Some colors I wouldn't dare put in a rainbow.























So it's been more than a month since I last sang, and this was starting to bother me. I've really been wanting to sing, but my current living arrangements don't allow it. I've got neighbors. I live in a duplex. And when I go to school, there are other people studying. And there's really nowhere where I can be alone. Some of you may think that I'm being far too self-conscious or ridiculous or something to feel that I can't sing just because I have neighbors. Others of you have heard me sing. I mean, actually sing. I'm just sayin'. So, today, I decided to ride my bike west until I got to the middle of nowhere where I would feel like I could sing. I eventually found a spot - near the hawk (pictured) - but it took longer than expected, so I only sang while on my bike. That's also where I was when I took the majority of these photos. Digital images.

Friday, October 16, 2009

Migratory

There are birds that fly over, which feels significant. The sky at twilight isn't poisoned the way the word is, but instead is yellow, orange, yellow-orange, vespering.

See, birds flying over gives this place a feeling of openness, of belonging. Not belonging, but not alone either. The horizon seems to suggest that there's a place from which birds might come, a place that they might go. I came through here on a train, once. I knew I would return. I didn't know that reflecting ponds of water in a recently graded construction sight would lead me to spontaneously salute the not-yet-yellow sky.

Tuesday, October 13, 2009

Supporting documents


Rain...


Tortillas.

Saturday, October 10, 2009

Not everything, maybe

So the bruises, the little red spots, are gone from the tips of my fingers, the ones I hit over and over again while roofing the shop out behind my family's home. That's good, because I was sometimes reminded of Isaiah 49. Don't get me wrong, I wasn't doing any comparisons, it's just that those verses would come to mind, and that probably wasn't for the best. Anyway, sometimes forgetting is good, in a way.

The nails were very short, see, too short to hold normally, so I had to hold them with my hand palm up between the first two fingers:
This led to me hitting my fingers. Also, if anyone would care to read my palm, all those lines are absolutely accurate. I know, incredible life line, right?

I wish I could remember everything

When I was five, my family took a trip to the Washington D.C./ Maryland area, where my grandparents and several other relatives lived. While there we visited Annapolis. In Annapolis, there are brick streets. Not everywhere, but in parts. There's a roundabout that I have in mind which I might also call a traffic circle, and I believe it was there that I started to walk out into the brick street as a five-year-old when my dad grabbed me. Because the streets were brick, I didn't think to look both ways before crossing, but luckily my dad was paying attention because he narrowly saved me from being hit by a car coming around the circle.

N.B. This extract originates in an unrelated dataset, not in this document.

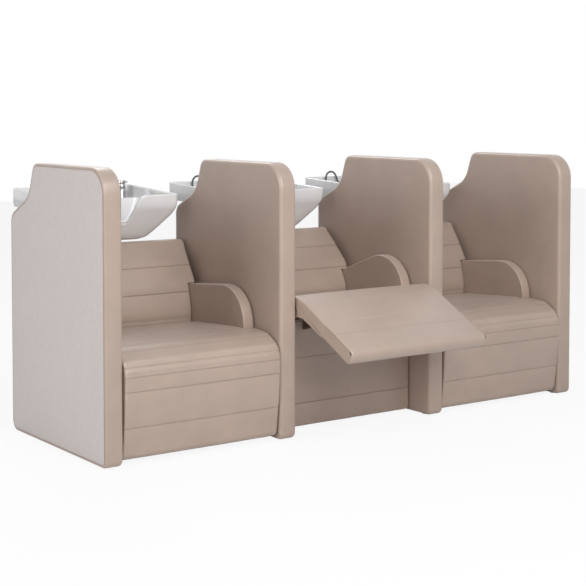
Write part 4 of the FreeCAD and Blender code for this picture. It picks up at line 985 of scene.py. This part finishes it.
# %% Basin
# Rows of the bowl's outside: height, half width, front, rear, corner radius.
BOWL = np.array([(790, 180, 800, 986, 44), (803, 204, 784, 1001, 46), (825, 224, 764, 1017, 48),
                 (861, 253, 737, 1033, 46), (900, 282, 713, 1043, 40), (930, 292, 695, 1050, 33),
                 (950, 295, 688, 1053, 28), (1012, 295, 686, 1054, 24)], float)
WALL, DECK_Z, FRONT_Y, REAR_Y = 18.0, 962.0, 686, 1170.0
OUTER, INNER = (295, FRONT_Y, REAR_Y, 24), (277, FRONT_Y + 18, REAR_Y - WALL, 15)
DRAIN, DRAIN_FLAT = (24, 871, 919, 23.9), (60, 845, 945, 40)
FOOT_Z, WALL_Z, FLOOR_Z, ROLL = 790, 872, 808, 8
RIM_HEIGHTS, RIM_FULL = (994, 1019), 1004
NECK_DEPTH, NECK_HALF, NECK_END = 112.0, 80.0, 760
FRONT_RUNS = ((-1, 1, 13), (-0.5, -0.3, 13), (0.3, 0.5, 13), (-0.3, 0.3, 25))
FRONT_SPOTS = np.unique(np.concatenate([np.linspace(*run) for run in FRONT_RUNS]))


def basin_ring(half, front, rear, radius):
    """Points round a rounded rectangle, with the same share of them on each side whatever its size."""
    x_flat, y_low, y_high = half - radius, front + radius, rear - radius
    even = np.linspace(0, 1, 13)
    ring = []
    for side, x, y, start in (
            ([(s * x_flat, front) for s in FRONT_SPOTS], x_flat, y_low, -90),
            ([(half, y_low + (y_high - y_low) * s) for s in even], x_flat, y_high, 0),
            ([(-s * x_flat, rear) for s in np.linspace(-1, 1, 13)], -x_flat, y_high, 90),
            ([(-half, y_high + (y_low - y_high) * s) for s in even], -x_flat, y_low, 180)):
        ring += side + [on_circle(x, y, radius, angle) for angle in start + np.linspace(0, 90, 9)[1:-1]]
    return np.array(ring)


def bowl_at(z, inset):
    half, front, rear, radius = (np.interp(z, BOWL[:, 0], BOWL[:, k]) for k in (1, 2, 3, 4))
    return half - inset, front + inset, rear - inset, max(radius - inset / 2, 12)


outer, inner = basin_ring(*OUTER), basin_ring(*INNER)
at_front = outer[:, 1] < NECK_END
at_rear = smooth(outer[:, 1], 1036, 1052)[:, None]
top = np.interp(outer[:, 1], (FRONT_Y, REAR_Y), RIM_HEIGHTS)
top = top - np.where(at_front, NECK_DEPTH / (1 + (np.abs(outer[:, 0]) / NECK_HALF) ** 8), 0)


def bowl_ring(level, inset, heights):
    """The bowl's ring at a level, its front columns moved to the bowl's front at their own heights."""
    shape = bowl_at(level, inset)
    plan = basin_ring(*shape)
    fronts = np.array([bowl_at(h, inset)[1] for h in heights])
    plan[:, 1] = np.where(at_front, plan[:, 1] - shape[1] + fronts, plan[:, 1])
    return plan


def basin_mesh(name):
    rings = []

    def add(plan, z, rear=None, rear_z=None):
        """A ring; rear and rear_z are what its rear columns go over to."""
        if rear is not None:
            plan = plan + (rear - plan) * at_rear
        if rear_z is not None:
            z = z + (rear_z - z) * at_rear[:, 0]
        rings.append(np.column_stack([plan, np.broadcast_to(z, len(plan))]))

    def pinched(level, inset, pinch):
        half, front, rear, radius = bowl_at(level, inset)
        return basin_ring(half - pinch, front + pinch, rear - pinch, radius)

    add(basin_ring(*DRAIN), FOOT_Z)
    add(basin_ring(*DRAIN_FLAT), FOOT_Z)
    for z in (790, 792, 797, 803, 812, 825, 842, 858):
        add(pinched(z, 0, 5 * sqrt(max(0, 1 - ((z - FOOT_Z) / 5) ** 2)) if z < 795 else 0), z)
    for share in (0, 0.12, 0.24, 0.36, 0.4499, 0.4501, 0.5, 0.6, 0.72, 0.86, 1.0):
        z = WALL_Z + (top - ROLL - WALL_Z) * share
        level = WALL_Z + (RIM_FULL - WALL_Z) * share
        half, front, _, radius = bowl_at(level, 0)
        add(bowl_ring(level, 0, z), z, basin_ring(half, front, REAR_Y, radius) if share >= 0.45 else None)
    lift = np.array([bowl_at(h, 0)[1] for h in top])[:, None] - FRONT_Y
    slide = np.where(at_front[:, None], lift, 0) * np.array([0, 1])
    for angle in np.radians(np.linspace(0, 180, 13)[1:-1]):
        across = (1 - cos(angle)) / 2
        add(outer + (inner - outer) * across + slide, top - ROLL + ROLL * sin(angle) ** 0.8)
    for share in (0.02, 0.25, 0.5, 0.75, 0.9, 0.97):
        z = top - ROLL + (np.where(at_rear[:, 0] > 0.5, DECK_Z + 6, 934) - top + ROLL) * share
        z = np.minimum(z, top - ROLL)
        add(bowl_ring(950, WALL, z), z, inner)
    mouth = basin_ring(*bowl_at(DECK_Z, WALL))
    for sag in (0.3, 0.7, 1.0):
        low = np.minimum(934 - 6 * sag, top - 10 - 2 * sag)
        add(bowl_ring(930, WALL, low), low, inner - (inner - mouth) * 0.06 * sag, DECK_Z + 6 * (1 - sag))
    for share, sink in ((0.4, 0), (0.85, 0.3), (1.0, 2.5)):
        low = np.minimum(926 - 8 * share, top - 14 - 4 * share)
        add(bowl_ring(920, WALL, low), low, inner + (mouth - inner) * share, DECK_Z - sink)
    for z in (905, 885, 868, 850, 835, 822, 814, 810, 808.3):
        plan = pinched(max(z, FLOOR_Z), WALL, 14 * max(0.0, 1 - (z - FLOOR_Z) / 14) ** 2)
        add(plan, np.where(at_front, np.minimum(z, top - 20), z))
    for ring, z in ((DRAIN_FLAT, 806.5), ((34, 861, 929, 33), 805.5), (DRAIN, 804.5)):
        add(basin_ring(*ring), z)
    return skin(name, metres(rings), loop=True)


bowl_mesh = basin_mesh("basin")
for bed in BEDS:
    show(f"basin_glazed_{bed}", bowl_mesh, CERAMIC, f"basin_{bed}", f"basin_{bed}",
         bed_matrix(bed, "basin"))
print("basin faces", len(bowl_mesh.polygons))

# %% [markdown]
# ## Taps, hoses and hand showers
# Turned parts are profiles spun round an axis. The lever is a flat bar that thins and rounds towards its tip.
# The hose runs along the same points as in the CAD model, and its ribs are small rings placed along it.


# %% Turned parts
def round_turn(steps):
    return np.linspace(0, 2 * pi, steps, False)


def turned_part(name, profile, place, axis=(0, 0, 1)):
    """Spins (distance along, radius) points round an axis through place, all in millimetres."""
    axis = Vector(axis).normalized()
    side = axis.orthogonal().normalized()
    place, axis, side, other = (np.array(v) for v in (place, axis, side, axis.cross(side)))
    return skin(name, metres([[place + axis * along + radius * (side * cos(a) + other * sin(a))
                               for a in round_turn(40)] for along, radius in profile]))


MIXER = np.array([212.0, 1076.0, DECK_Z])
MIXER_BODY = [(0, 23), (4.5, 23), (6.2, 22.2), (7, 20.6), (9, 20), (38, 19.4), (39, 18.6), (40.5, 18.6),
              (41.5, 19.6), (60.5, 20), (62, 19.2), (62, 8)]
FERRULE = [(0, 11), (2.4, 11), (3.2, 10.2), (4.2, 9.4), (9, 8.8), (9.6, 9.4), (11, 9.4), (12, 8), (12, 4.6)]
mixer_mesh = joined("mixer", [turned_part("base", MIXER_BODY, MIXER),
                              turned_part("ferrule", FERRULE, (-172, 1140, DECK_Z))])


LEVER_CAP = [(0.3, 8.1), (0.3, 19.6), (1.2, 20.4), (14, 20.4), (16.6, 19.2), (17.8, 15), (18.3, 7),
             (18.4, 0.5)]
LEVER_START, LEVER_LENGTH, MIXER_TOP = 14, 48, 62


def squarish(value):
    """Turns a round line's sine or cosine into a flat bar's, with rounded edges."""
    return np.sign(value) * abs(value) ** 0.6


def lever_mesh():
    cap = turned_part("cap", LEVER_CAP, MIXER + [0, 0, MIXER_TOP])
    rings = []
    for share in np.linspace(0, 1, 15):
        y = MIXER[1] - LEVER_START - LEVER_LENGTH * share
        round_off = sqrt(max(0.02, 1 - max(0, (share - 0.88) / 0.12) ** 2))
        wide, thick = (7.2 - 1.6 * share) * round_off, (4.2 - 1.4 * share) * round_off
        z = MIXER[2] + MIXER_TOP + 10.4 + 1.5 * share
        rings.append([(MIXER[0] + wide * squarish(cos(a)), y, z + thick * squarish(sin(a)))
                      for a in round_turn(24)])
    return joined("lever", [cap, skin("arm", metres(rings))])


TAIL = np.array([84.0, 1122.0, 974.0])
AXIS = np.array([158.0, 0.0, DECK_Z + 21.2 - 974.0])
AXIS = AXIS / norm(AXIS)
GRIP = [(0, 5.6), (0.6, 8.4), (2, 9), (12, 10.2)]
RIDGE = ((0, 11.4), (2.2, 11.5), (3.0, 10.5), (4.6, 10.5), (5.3, 11.4))
GRIP += [(20 + rib * 5.6 + along, radius) for rib in range(9) for along, radius in RIDGE]
GRIP += [(74, 11.4), (92, 10.8), (112, 10.1), (120, 10.6), (126, 13), (131, 17), (137, 19.4), (142, 20),
         (154.5, 20), (156.6, 19.4), (157.6, 18.2), (157.2, 16.8), (156.4, 16.2), (156.4, 1)]
handset_mesh = turned_part("handset", GRIP, TAIL, AXIS)
face = TAIL + AXIS * 156.6
across = np.array([-AXIS[2], 0, AXIS[0]])
nozzle_spots = [face + across * reach * sin(turn) + np.array([0, 1, 0]) * reach * cos(turn)
                for reach, count in ((5.5, 6), (11.5, 12)) for turn in round_turn(count)]
NOZZLE = {"Axis": tuple(AXIS), "Radius": 0.0011, "Height": 0.0018}
nozzle_mesh = grown("nozzles", [metres(nozzle_spots)], STUDS, NOZZLE, RUBBER, spots=True)
lever = lever_mesh()
for bed in BEDS:
    place = bed_matrix(bed, "basin")
    show(f"mixer_{bed}", mixer_mesh, CHROME, f"basin_{bed}", f"mixer_body_{bed}", place)
    show(f"lever_{bed}", lever, CHROME, f"mixer_lever_{bed}", f"mixer_lever_{bed}", place)
    show(f"handset_{bed}", handset_mesh, GLOSS_BLACK, f"basin_{bed}", f"hand_shower_{bed}",
         place)
    show(f"nozzles_{bed}", nozzle_mesh, RUBBER, f"basin_{bed}", None, place)

# %% Hoses
HOSE_ROUTE = ((-172, 1140, 974), (-172, 1140, 1000), (-171, 1141, 1026), (-153, 1141, 1044),
              (-128, 1140, 1044), (-110, 1138, 1026), (-103, 1135, 996), (-83, 1131, 973),
              (-51, 1126, 967.5), (-17, 1120, 967), (19, 1119, 967), (54, 1122, 972.25), (84, 1122, 974))
HOSE_LENGTH, HOSE_DIAMETER = 0.352, 0.009
RIB = {"Spacing": 0.003, "Reach": 0.0044, "Radius": 0.0006}


def hose_curve(name, points, bevel=HOSE_DIAMETER / 2):
    curve = bpy.data.curves.new(name, "CURVE")
    curve.dimensions = "3D"
    curve.bevel_depth = bevel
    curve.bevel_resolution = 4
    curve.resolution_u = 14
    curve.use_fill_caps = bevel > 0
    spline = curve.splines.new("NURBS")
    spline.points.add(len(points) - 1)
    for spot, point in zip(spline.points, points):
        spot.co = (*point, 1.0)
    spline.order_u = 3
    spline.use_endpoint_u = True
    curve.materials.append(HOSE)
    return placed(name, curve)


for bed in BEDS:
    points = [carried(bed_matrix(bed, "basin"), *spot) for spot in HOSE_ROUTE]
    bare = hose_curve(f"hose_line_{bed}", points, 0)
    followed = bpy.data.meshes.new_from_object(bare.evaluated_get(bpy.context.evaluated_depsgraph_get()))
    line = [tuple(v.co) for v in followed.vertices][2:-2]
    bpy.data.objects.remove(bare)
    rib_mesh = grown("ribs", [line], RINGS, RIB, HOSE)
    ribs = show(f"hose_ribs_{bed}", rib_mesh, HOSE, f"basin_{bed}")
    hose = hose_curve(f"hose_{bed}", points)
    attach(hose, f"basin_{bed}")
    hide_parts(f"shower_hose_{bed}")

# %% Finish
low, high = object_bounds()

In Argentina, I was in San Martín when, while we were talking with a man on the side of a dirt road in Villa del Carmen, a little girl (3 or 4?) darted between us running out into the street just as a car was coming. I grabbed her by the shirt about a second before a the car passed -- the driver hit his breaks as soon as he saw her, but he couldn't have stopped in time. The girl gave me a mean look for grabbing her.

This is out of character, but I liked this:


Tuesday, October 6, 2009

So I went out on a bike ride because it felt like Mendoza this morning.

8:34 pm

Air is never sickly –
hazy, smoky, foggy, crisp,
dry. But never sickly.

I imagine this haze
is a veil of fog
rising out of asphalt,
and dirt streets,

brick buildings lit
too dimly inside. I
imagine the coldness
of the morning.

I imagine the
smell, the not-home-
baked bread and I
imagine the exquisite

beauty of those
chains of crusty rolls.

8:40 pm

Darkness is not
only thick, but visible
in a way that’s hard
to imagine inside.

One moon isn’t
enough on a night
like this. Its
yellow is too

Autumnal, its fullness
too near to me, its
roundness too incomplete.

I will not look to see
if it waxes or wanes,
I will look at a dark path
to see it does not cut.

8:46 pm

Cain and Abel must
anticipate swapping stories.
Brothers in a lonely land
must share more than
a table and lentil soup,
Dipping torn crusts, and
buttering cut bread.
A hot knife was never
needed to slip through
and divide
such exquisite feeling.
When I sat and ate with
them, I looked from brother
to brother and
felt at home.

Saturday, October 3, 2009

SORRY

Thursday, October 1, 2009

Christmas Lights

I guess those are Christmas lights, technically speaking. They're being used to decorate the sign in front of Baja Tacos in Santa Fe. Some of the best food in the world is there - I personally recommend the bean and tofu burrito smothered in green chile and the breakfast burrito (without meat) smothered in green chile. I've never actually had the breakfast burrito smothered in green chile. I wanted that, and I thought I ordered that, but I'm told I only said, "with green chile," and all the breakfast burritos come with your choice of red or green chile inside. The burrito was still fantastically delicious. However, I'm afraid I was also ordering the same thing for William, and he was rather disappointed that his was not smothered. One thousand apologies without changing, che. The red chile is also good there. I recommend the green. Also, I'm rather pleased with the fact that I was able to get the lights there at all - I had to go in and edit the HTML by hand, which isn't something I'm particularly trained to do. I had a class in seventh grade that prepared me some, though.